In his Thursday post, Buschel, tells readers what he wishes he would have know before the fire.
Five Things I Wish I Had Known Before the Fire
The question I now hear most often is: Do you have insurance? More experienced folks ask: Do you have business-interruption insurance? That is, recoupment of operating expenditures or lost revenues, maybe even payroll during this unplanned hiatus. The answer is that I am not quite sure; nothing about insurance is sure — not the amount or the timing or the results of investigations or who is suing whom. Every claim is contested; every cost is subrogated. You never know how good your insurance is until you try to cash in your chips.
There are three general areas that my insurance should cover: rebuilding that which was damaged, replacing lost inventory and business interruption. It could take one month or six to collect any money. The policy could pay in full or not. If the outcome is infelicitous, lawsuits could follow. The whole mess could get even messier, and I still have much to learn, all of which I would rather not be learning. This is the wisdom the serpent promised.
In the meantime, here are five things I think I know about insurance.
1. Honesty Is Best for the Policy
When in the course of insurance events, you are asked to estimate the value of your property, the contents therein, and the projected revenue, be honest. Not too high, not too low. Walk the middle path. Positive projections will cost you more each month in premiums, but negativism will catch up with you when calamity strikes. For $1,000 a month, I carry two insurance policies: one for the restaurant business and one for the property upon which it sits. I was guessing at some of the numbers when I signed up, for they preceded the actual opening. If you say all the plates are worth a mere hundred bucks, the premium will be lower, but you will collect less when all the plates break in an earthquake; more than likely, if the insurance investigator thinks you low-balled the value, he will deduct that much from the eventual payout. In his eyes, you were cheating the insurance with each premium, so they are entitled to collect that before paying out.

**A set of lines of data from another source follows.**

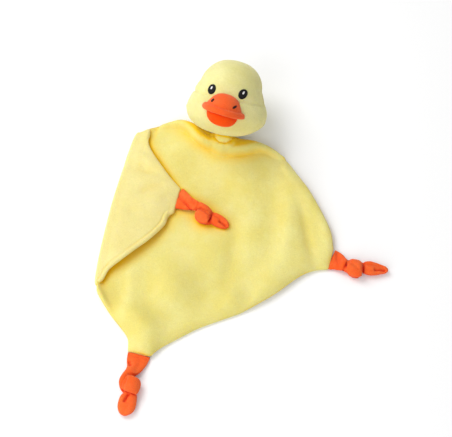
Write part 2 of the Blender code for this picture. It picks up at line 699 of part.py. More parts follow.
def surface_patch(name, at, size, tilt, lift, relief, point_on, made_of, parent, around=14):
    """A domed oval of stitches that follows a surface: point_on gives (point, normal) for a place on it."""
    half_width, half_height = size[0] / 2, size[1] / 2
    lower, upper = [], []
    turn = math.radians(tilt)
    for share in (0.0, 0.5, 0.85, 1.0):
        low_ring, high_ring = [], []
        for k in range(around):
            a = 2 * math.pi * k / around
            x, z = half_width * share * math.cos(a), half_height * share * math.sin(a)
            x, z = x * math.cos(turn) + z * math.sin(turn), z * math.cos(turn) - x * math.sin(turn)
            point, normal = point_on(at[0] + x, at[1] + z)
            low_ring.append(point + normal * lift)
            dome = 0.45 + 0.55 * math.sqrt(max(0.0, 1 - share**2))
            high_ring.append(point + normal * (lift + relief * dome))
        lower.append(low_ring)
        upper.append(high_ring)
    verts = [lower[0][0], upper[0][0]]
    faces = []
    for rings, middle in ((lower[1:], 0), (upper[1:], 1)):
        base = len(verts)
        verts += [p for ring in rings for p in ring]
        for k in range(around):
            j = (k + 1) % around
            faces.append((middle, base + k, base + j))
            for level in range(len(rings) - 1):
                a, b = base + level * around, base + (level + 1) * around
                faces.append((a + k, b + k, b + j, a + j))
    rim_low, rim_high = 2 + 2 * around, 2 + 5 * around
    for k in range(around):
        j = (k + 1) % around
        faces.append((rim_low + k, rim_high + k, rim_high + j, rim_low + j))
    return new_object(name, [tuple(v) for v in verts], faces, made_of, parent)


def surface_reader(obj, frame):
    """A function from (side, up) on the face to the point and outward normal of obj's outside there."""
    graph = bpy.context.evaluated_depsgraph_get()
    tree = BVHTree.FromObject(obj, graph)
    to_world = obj.matrix_world
    side, back, up = (Vector(frame.col[k][:3]) for k in range(3))
    middle = Vector(frame.translation)

    def read(x, z):
        start = middle + side * x + up * z - back * HEAD_WIDTH
        local = to_world.inverted() @ start
        toward = to_world.inverted().to_3x3() @ back
        hit, normal, _, _ = tree.ray_cast(local, toward)
        return to_world @ hit, (to_world.to_3x3() @ normal).normalized()

    return read


def smooth_reader(read, step):
    """Averages the normals of a faceted surface round each place that it reads."""

    def smoothed(x, z):
        point, normal = read(x, z)
        for dx, dz in ((step, 0), (-step, 0), (0, step), (0, -step)):
            normal = normal + read(x + dx, z + dz)[1]
        return point, normal.normalized()

    return smoothed


def tag_mesh():
    """The knotted tag in its own frame: its seam is on the Y axis and it runs out along +X."""
    floor = -(CLOTH + GAP / 2)
    rings = []
    for along, wide, thick in TAG_SECTION_SHARES:
        azimuth = np.linspace(0, 2 * math.pi, TAG_ROUND_COUNT, endpoint=False)
        half_width = wide * TAG_WIDTH
        half_thick = thick * TAG_THICKNESS / 2
        middle = floor + half_thick + GAP
        x = np.full(TAG_ROUND_COUNT, GAP + along * TAG_LENGTH)
        y = half_width * np.sign(np.cos(azimuth)) * np.abs(np.cos(azimuth)) ** 0.8
        z = middle + half_thick * np.sign(np.sin(azimuth)) * np.abs(np.sin(azimuth)) ** 0.8
        rings.append(np.stack([x, y, z], axis=1))
    return ringed(rings)


def wrap_mesh():
    """The strand of the knot that goes round the tag."""
    floor = -(CLOTH + GAP / 2)
    across, above = WRAP_WIDTH / 2 - WRAP_STRAND, WRAP_HEIGHT / 2 - WRAP_STRAND / 2
    verts, faces = torus(across, above, WRAP_STRAND, *WRAP_COUNTS)
    upright = Matrix.Rotation(math.pi / 2, 4, "Y") @ Matrix.Rotation(math.pi / 2, 4, "Z")
    slanted = Matrix.Rotation(math.radians(WRAP_TILT), 4, "Z")
    height = floor + GAP + WRAP_HEIGHT / 2 + WRAP_STRAND / 2
    place = Matrix.Translation((GAP + WRAP_PLACE_SHARE * TAG_LENGTH, 0, height))
    return in_frame(verts, place @ slanted @ upright), faces


def build_tag(name, place, heading, height, parent, orange):
    turn = Matrix.Rotation(math.radians(heading), 4, "Z")
    middle = plan(place)
    turn.translation = (middle[0], middle[1], height)
    hinge = new_empty(name + "_seam", turn @ Matrix.Translation((0, 0, CLOTH + GAP)), parent)
    tag = new_object(name, *solid_in(turn, tag_mesh()), orange, hinge)
    wrap = new_object(name + "_wrap", *solid_in(turn, wrap_mesh()), None, hinge)
    hide_helper(wrap)
    join_solid(tag, wrap, "knot")
    return hinge


def centre_on_table(root):
    """Moves the whole part so that its box stands on z = 0 with its middle on the origin."""
    bpy.context.view_layer.update()
    graph = bpy.context.evaluated_depsgraph_get()
    low, high = np.full(3, np.inf), np.full(3, -np.inf)
    for obj in bpy.data.objects:
        if obj.type == "MESH" and not obj.hide_render:
            shown = obj.evaluated_get(graph)
            corners = np.array([shown.matrix_world @ v.co for v in shown.data.vertices])
            low, high = np.minimum(low, corners.min(0)), np.maximum(high, corners.max(0))
    root.location = (-(low[0] + high[0]) / 2, -(low[1] + high[1]) / 2, -low[2])
    bpy.context.view_layer.update()
    print("box, mm:", np.round((high - low) / MM, 2), "moved by", np.round(np.array(root.location) / MM, 3))


def main():
    clear_scene()
    yellow = material("velour_yellow", VELOUR_YELLOW)
    head_yellow = material("head_yellow", HEAD_YELLOW)
    orange = material("velour_orange", VELOUR_ORANGE)
    bright_orange = material("bright_orange", BRIGHT_ORANGE)
    fibrefill = material("fibrefill", FIBREFILL_WHITE)
    black = material("thread_black", THREAD_BLACK)
    white = material("thread_white", THREAD_WHITE)
    brown = material("thread_brown", THREAD_BROWN)

    root = new_empty("toy", Matrix.Identity(4))
    frame, neck = head_place()
    at_neck = frame.copy()
    at_neck.translation = neck
    neck_pivot = new_empty("neck_pivot", at_neck, root)
    head_pivot = new_empty("head_pivot", at_neck, neck_pivot)

    cloth = LaidCloth(frame, neck)
    build_blanket(cloth, neck, root, yellow)
    fold_top, fold_bottom = plan(FOLD_TOP_SHARES), plan(FOLD_BOTTOM_SHARES)
    fold_middle = (fold_top + fold_bottom) / 2
    fold_heading = math.atan2(*(fold_top - fold_bottom)[::-1])
    fold_frame = Matrix.Rotation(fold_heading, 4, "Z")
    fold_frame.translation = (*fold_middle, 2 * CLOTH + GAP + GAP / 2)
    fold_axis = new_empty("corner_fold_axis", fold_frame, root)
    build_flap(cloth, fold_axis, yellow)

    hole = solid_in(at_neck, ringed(sphere_rings(NECK_RADIUS + SURFACE_GAP)))
    cutter = new_object("neck_cutter", *hole, None, head_pivot)
    hide_helper(cutter)
    build_head(frame, head_pivot, cutter, head_yellow, fibrefill)
    build_neck(frame, neck, neck_pivot, yellow, yellow)

    face = solid_in(frame, ringed(head_rings(SURFACE_GAP, FACE_CUTTER_COUNTS)))
    face_cutter = new_object("face_cutter", *face, None, head_pivot)
    hide_helper(face_cutter)
    mouth = frame.copy()
    mouth.translation = frame @ Vector((0, BILL_SEAT - HEAD_DEPTH / 2, -MOUTH_DROP))
    upper = (UPPER_BILL_WIDTH, UPPER_BILL_REACH, UPPER_BILL_HEIGHT)
    lower = (LOWER_BILL_WIDTH, LOWER_BILL_REACH, LOWER_BILL_HEIGHT)
    tables = (UPPER_BILL_SHARES, UPPER_HOLLOW_SHARES)
    build_bill("beak_upper", mouth, upper, *tables, 1, head_pivot, face_cutter, (orange, fibrefill))
    tables = (LOWER_BILL_SHARES, LOWER_HOLLOW_SHARES)
    build_bill("beak_lower", mouth, lower, *tables, -1, head_pivot, face_cutter, (bright_orange, fibrefill))

    bpy.context.view_layer.update()
    face = solid_in(frame, ringed(head_rings(0.0, FACE_SKIN_COUNTS)))
    skin = new_object("face_skin", *face, None, head_pivot)
    hide_helper(skin)
    bpy.context.view_layer.update()
    on_face = smooth_reader(surface_reader(skin, frame), HIGHLIGHT_WIDTH)
    on_bill = smooth_reader(surface_reader(bpy.data.objects["beak_upper"], frame), NOSTRIL_WIDTH)
    for label, way in (("left", -1), ("right", 1)):
        eye = (way * EYE_SPACING / 2, EYE_RISE)
        surface_patch(
            label + "_eye", eye, (EYE_WIDTH, EYE_HEIGHT), EYE_TILT, SURFACE_GAP, EMBROIDERY,
            on_face, black, head_pivot,
        )
        shine = (eye[0], eye[1] + HIGHLIGHT_RISE)
        surface_patch(
            label + "_eye_highlight", shine, (HIGHLIGHT_WIDTH, HIGHLIGHT_HEIGHT), EYE_TILT,
            SURFACE_GAP + EMBROIDERY + GAP, HIGHLIGHT_RELIEF, on_face, white, head_pivot, 10,
        )
        across = way * NOSTRIL_SPREAD_SHARE * UPPER_BILL_WIDTH / 2
        nostril = (across, NOSTRIL_RISE_SHARE * UPPER_BILL_HEIGHT - MOUTH_DROP)
        surface_patch(
            label + "_nostril", nostril, (NOSTRIL_WIDTH, NOSTRIL_LENGTH), NOSTRIL_TILT,
            SURFACE_GAP, NOSTRIL_RELIEF, on_bill, brown, head_pivot, 10,
        )

    seam_height = CLOTH + GAP / 2
    build_tag("bottom_tag", BOTTOM_CORNER_SHARES, BOTTOM_TAG_HEADING, seam_height, root, orange)
    build_tag("right_tag", RIGHT_CORNER_SHARES, RIGHT_TAG_HEADING, seam_height, root, orange)
    tip_height = cloth.top(*plan(FLAP_TIP_SHARES)) + GAP + seam_height
    build_tag("left_tag", FLAP_TIP_SHARES, LEFT_TAG_HEADING, tip_height, fold_axis, orange)
    centre_on_table(root)


main()
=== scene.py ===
"""Duck comfort blanket: velour cloth, stuffed head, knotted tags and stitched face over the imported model.

Lengths are in metres, in the model's frame: X to the right tag, Y towards the head, Z up from the table.
"""

import json
import math

import bmesh
import bpy
import numpy as np
from mathutils import Matrix, Vector, noise
from mathutils.bvhtree import BVHTree


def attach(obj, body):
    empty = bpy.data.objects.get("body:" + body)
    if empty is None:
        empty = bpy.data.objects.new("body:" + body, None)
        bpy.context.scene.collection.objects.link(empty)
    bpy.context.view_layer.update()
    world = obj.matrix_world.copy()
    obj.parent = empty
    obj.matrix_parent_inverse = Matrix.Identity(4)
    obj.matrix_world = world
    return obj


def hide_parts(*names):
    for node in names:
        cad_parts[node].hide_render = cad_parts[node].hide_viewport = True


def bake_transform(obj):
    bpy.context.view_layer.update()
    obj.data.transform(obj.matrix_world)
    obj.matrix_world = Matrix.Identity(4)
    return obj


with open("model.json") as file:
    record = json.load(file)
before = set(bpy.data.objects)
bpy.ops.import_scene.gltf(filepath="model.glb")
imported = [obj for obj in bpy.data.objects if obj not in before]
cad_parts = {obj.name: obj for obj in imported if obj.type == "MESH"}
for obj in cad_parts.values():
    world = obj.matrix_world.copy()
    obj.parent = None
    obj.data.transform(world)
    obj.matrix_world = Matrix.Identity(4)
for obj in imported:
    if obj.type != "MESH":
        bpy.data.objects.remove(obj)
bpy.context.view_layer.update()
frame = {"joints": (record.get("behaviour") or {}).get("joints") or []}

MM = 0.001

# The photograph's view, aimed at a place on the table
IMAGE_WIDTH = 452
FOCAL_PIXELS = 1045.45
SENSOR = 36.0
VIEW_ELEVATION = 63.0
VIEW_DISTANCE = 1.15

# Blanket as it is cut and laid: places in plan are shares of its side, from the middle of the view
SIDE = 250 * MM
LAYERS = 4.3 * MM
GAP = 0.3 * MM
EDGE_RADIUS = 5.0 * MM
NECK_SHARES = (-0.008, 0.376)
FOLD_SHARES = (
    (-0.545, -0.33), (-0.545, -0.29), (-0.534, -0.19), (-0.516, -0.075), (-0.492, 0.06), (-0.462, 0.19),
    (-0.43, 0.32), (-0.412, 0.385), (-0.396, 0.424),
)
LOWER_LEFT_SHARES = (
    (-0.544, -0.365), (-0.522, -0.405), (-0.49, -0.452), (-0.462, -0.49), (-0.434, -0.525),
    (-0.408, -0.565),
)
BOTTOM_CORNER_SHARES = (-0.358, -0.635)
BOTTOM_EDGE_SHARES = (
    (-0.27, -0.608), (-0.2, -0.566), (-0.115, -0.52), (-0.01, -0.479), (0.063, -0.451), (0.165, -0.395),
    (0.225, -0.355), (0.285, -0.308), (0.331, -0.277), (0.385, -0.256),
)
RIGHT_CORNER_SHARES = (0.452, -0.204)
RIGHT_EDGE_SHARES = (
    (0.455, -0.08), (0.425, 0.004), (0.37, 0.122), (0.323, 0.201), (0.272, 0.282), (0.18, 0.35),
)
LEFT_SHOULDER_SHARES = ((-0.182, 0.476), (-0.255, 0.474), (-0.309, 0.456), (-0.35, 0.44))
FLAP_UPPER_SHARES = (
    (-0.375, 0.431), (-0.35, 0.435), (-0.344, 0.405), (-0.35, 0.362), (-0.322, 0.298), (-0.257, 0.2),
)
FLAP_LOWER_SHARES = (
    (-0.521, -0.31), (-0.496, -0.266), (-0.442, -0.221), (-0.391, -0.178), (-0.329, -0.126),
    (-0.268, -0.055), (-0.251, -0.01),
)
FLAP_TIP_SHARES = (-0.209, 0.09)
FLAP_EDGE_SHARES = ((-0.2, 0.131), (-0.226, 0.013))
BOTTOM_TAG_HEADING = 256.0
RIGHT_TAG_HEADING = -14.0
LEFT_TAG_HEADING = -30.0
NECK_NOTCH = (155.0, 385.0)
NECK_TUCK = 3 * MM

# The blanket's grid: points of each run of its edge, rows out from the neck, and where the rows crowd
FOLD_COUNT = 44
LOWER_LEFT_COUNT = 26
TAG_EDGE_COUNT = 8
BOTTOM_EDGE_COUNT = 60
EDGE_CROWDING = 0.2
ROW_COUNT = 92
COLLAR_ROWS = 44
ROW_CROWDING = ((0.10, 0.10, 2.2), (1.0, 0.06, 2.0))
CURVE_STEPS = 24
CROWDING_STEPS = 400
RIDGE_STEPS = 60
LAID_ROUNDS = 3
COLLAR_ROUNDS = 4

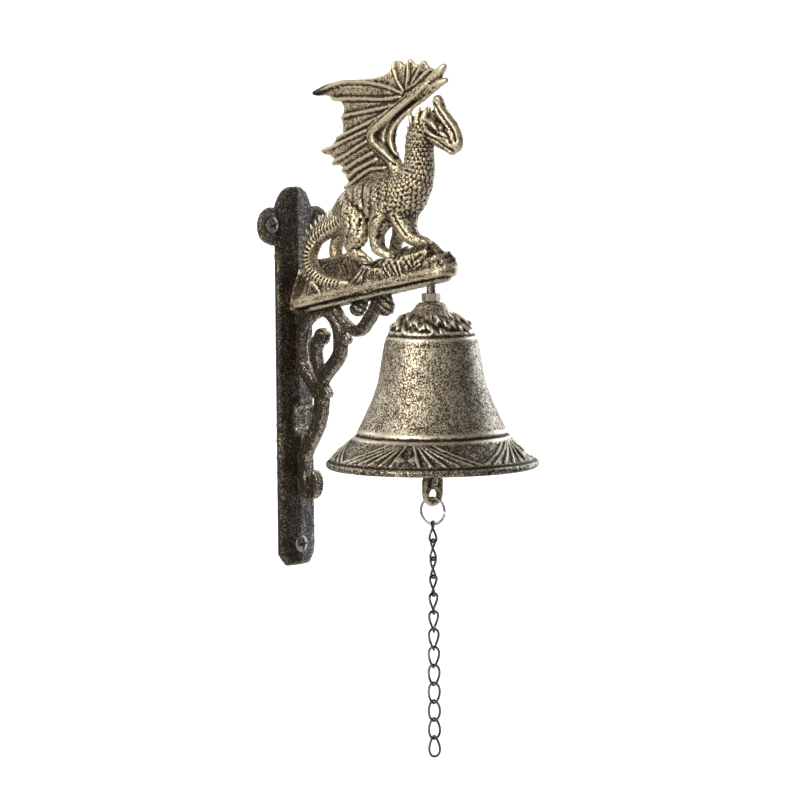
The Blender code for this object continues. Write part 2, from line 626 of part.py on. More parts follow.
def build_chain():
    """Odd links swing about the wire above them, even links about their own top wire."""
    for number in range(1, CHAIN_LINKS + 1):
        top = FIRST_LINK_Z - (number - 1) * CHAIN_PITCH
        pivot = top if number % 2 == 0 else top - RING_WIRE - CHAIN_WIRE - GAP
        turn = LOWER_TURN + CHAIN_TURN_PER_LINK * (number - 1)
        mesh = twisted_link(turn, CHAIN_LINK_HEIGHT / 2 + pivot - top)
        add_part("chain_link_%02d" % number, mesh, wire_dark, (0, BELL_Y, pivot))


clear_scene()
parts = new_collection("Wall mounted bell")
cutters = new_collection("Cutters")
iron_dark = new_material("dark cast iron", (0.09, 0.075, 0.06), 0.62, 0.5)
iron_gold = new_material("brushed cast iron", (0.27, 0.22, 0.15), 0.55, 0.5)
steel = new_material("steel", (0.3, 0.3, 0.31), 0.4, 0.9)
brass = new_material("plated nut", (0.45, 0.4, 0.28), 0.4, 0.9)
wire_dark = new_material("blackened wire", (0.16, 0.155, 0.15), 0.4, 0.9)

build_backplate()
build_wall_screws()
build_shelf_arm()
build_rock_base()
build_scrolls()
build_dragon()
build_bell()
build_rod_and_nuts()
build_clapper()
build_pull_ring()
build_chain()
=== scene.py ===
"""Looks of the wall mounted bell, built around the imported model's fixed frame.

Cast pieces are sculpted as signed distances on a grid, in millimetres, with the axes
x (along the wall), out (away from the wall) and up.  The other pieces are turned or swept.
"""

import math

import bpy
import numpy as np
import openvdb
from mathutils import Matrix, Vector


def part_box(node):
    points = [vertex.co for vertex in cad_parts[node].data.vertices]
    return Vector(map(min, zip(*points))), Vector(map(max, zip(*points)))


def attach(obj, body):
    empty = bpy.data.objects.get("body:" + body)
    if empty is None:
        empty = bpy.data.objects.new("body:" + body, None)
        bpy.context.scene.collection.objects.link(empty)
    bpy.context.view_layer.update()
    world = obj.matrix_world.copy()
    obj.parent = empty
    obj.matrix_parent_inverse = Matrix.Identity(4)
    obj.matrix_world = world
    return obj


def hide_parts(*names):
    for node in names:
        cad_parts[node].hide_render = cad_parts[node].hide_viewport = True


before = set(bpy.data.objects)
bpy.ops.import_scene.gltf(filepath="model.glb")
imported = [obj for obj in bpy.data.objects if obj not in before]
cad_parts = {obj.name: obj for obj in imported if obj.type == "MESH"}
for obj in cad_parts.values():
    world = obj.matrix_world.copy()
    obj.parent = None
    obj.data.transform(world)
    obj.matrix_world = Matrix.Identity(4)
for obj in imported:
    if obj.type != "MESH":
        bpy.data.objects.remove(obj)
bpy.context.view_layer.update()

MM = 0.001
BELL_OUT = 110.0                     # the bell's axis, out from the wall
SLAB_TOP, SLAB_RISE, SLAB_THICK = 44.6, 0.2, 5.3
SCREWS = {"left": (-20.5, 3.4, 92.8), "right": (20.5, 3.4, 92.8), "bottom": (0, 5.8, -102.5)}   # x, out, up
NEAR_SIDE = -1                       # the side of the bracket towards minus x
REACH = 3.0                          # how far from a surface distances are kept


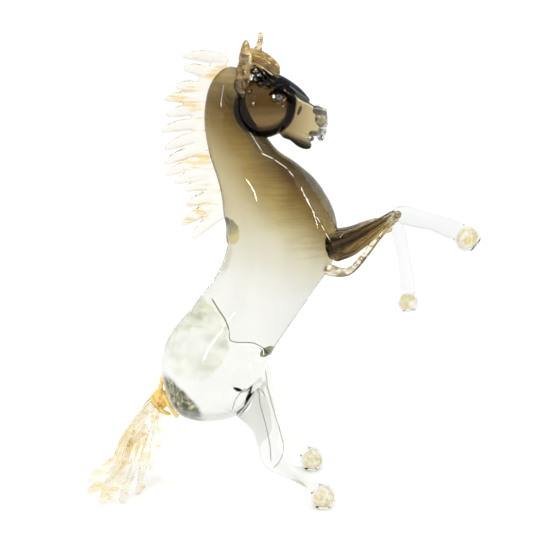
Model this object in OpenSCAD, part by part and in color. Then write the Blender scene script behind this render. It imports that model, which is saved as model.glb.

2. Coping With Copious Records
You think you’re compulsive? Find someone more compulsive, and put that person in charge of keeping records. This person will drive you crazy until money is missing or a delivery is questioned or invoices are misplaced. Then the handiwork will restore sanity, for he or she will have kept records of every napkin, every fish head, every inspection, every warranty, every spec sheet, every beer keg, every reservation, every e-mail, every hour logged by every employee. You cannot possess too many records. Or backups of those records. Computers fail. Files disappear. Restaurants burn.
3. Preparation for Reparations
Pretend you are located near a nuclear power plant and a tsunami is brewing off the coast. Your employee manual should outline the responsibilities of every person on site in case of any emergency: escape routes, gathering places, location of fire extinguishers, contacts for the alarm company and police department. Like kids in elementary school, you and your employees should have practice drills. What do you want your servers to say to guests? Who grabs the money? Who saves the records? Insurance companies want to know what preparations were taken before the emergency occurred.
4. Brokers Will Help You Go Broke
When Jeffrey Littman, mild-mannered public adjuster, reads over my policies and says, “I am not an insurance broker, but I wouldn’t have written it this way,” you know you have just lost money. You ought to consult an adjuster before you sign your insurance policy, not after the ruinous incident occurs. Then it’s too late. Adjusters know how these battles are fought and won. They live in the trenches. They are not concerned with selling insurance, they negotiate with insurance companies and collect money. They know which companies pay swiftly and which companies dawdle.
5. Only You Can Prevent Kitchen Fires
A lesson that has been smoldering for two years finally ignited along with the fire: I am responsible for this restaurant. Not the chef, not the town planning board, not the fire marshal, not the carpenters, not Jesus. Me. I am responsible for the freshness of the fish and the currency of the Web site and the selection of affordable wines. Not managers or attorneys or reviewers or some guidebook to a successful restaurant. Me.
The claim for Southfork Kitchen has not yet been resolved by the insurance company but, with Buschel’s post reaching readers all across the county, hopefully the claim will be resolved quickly and fairly so that Buschel can return his focus to the fabulous meals served at Southfork Kitchen.